St. Lawrence, though considered a minor saint by many today, was once one of the most beloved saints both in Rome and throughout Latin Christendom, and rightly so.  A deacon of the Roman Church in the mid-third century, he found himself faced with the task of administering the Church after the arrest of Pope Sixtus II and four of his fellow deacons in the Catacombs of Callixtus on 6 August 258.  Meeting the pope while he was being led away to prison and execution, Lawrence begged to be able to accompany him.  The pope turned this request down, giving the deacon charge of the temporal goods of the church, while telling him that the deacon would follow his bishop in four days time.  Lawrence then went forth and gave away the material goods of the church to the poor in the city.  Soon he in turn was arrested and brought before the magistrates, and when the treasures of the Church were demanded of him he presented to the authorities the poor, saying that these were the true treasures of the Church.  The Romans, enraged by this seeming insolence, cast the deacon into a dark prison cell near the site of today’s church.  There, he converted the jailer and his family.  With the authorities only further angered by his success, they condemned him to be burnt alive over a gridiron set up on the site of today’s station.  So it was that on 10 August 258, that St. Lawrence was burnt alive for his steadfast faith in Christ.  As one final jab at his executioners, he is said to have remarked to them as his torments neared their end, “Turn me over, I’m done on this side.”  And so he passed from the sufferings of this world to the glory of the next.

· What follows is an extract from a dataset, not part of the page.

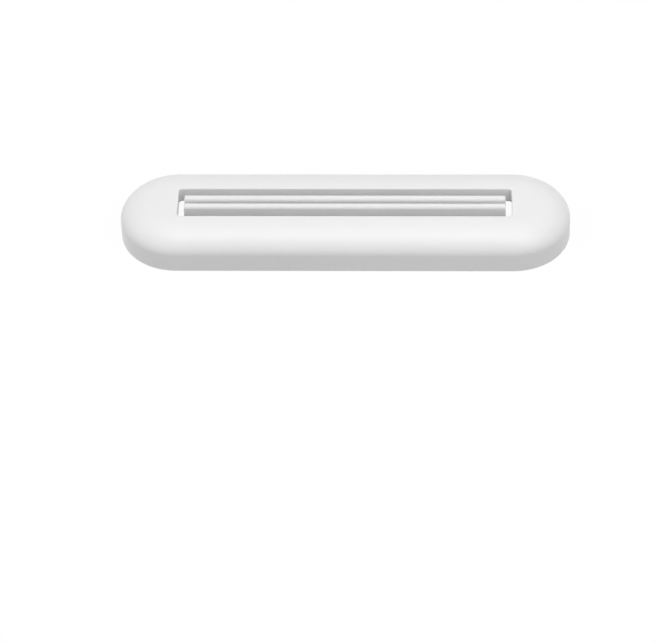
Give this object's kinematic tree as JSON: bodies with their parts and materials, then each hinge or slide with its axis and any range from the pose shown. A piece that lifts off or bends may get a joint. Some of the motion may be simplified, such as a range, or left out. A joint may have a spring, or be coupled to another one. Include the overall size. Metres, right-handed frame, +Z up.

Today, the spot of his martyrdom is marked by this small church.  A record of a church on this site, then called St. Lawrence in Formonso, exists from the late eighth century, and it seems that this church was built in the early seventh century.  The current church was built to replace this in the period 1565-1574, being consecrated three years later.  A restoration in 1757 gave the church the appearance it has today.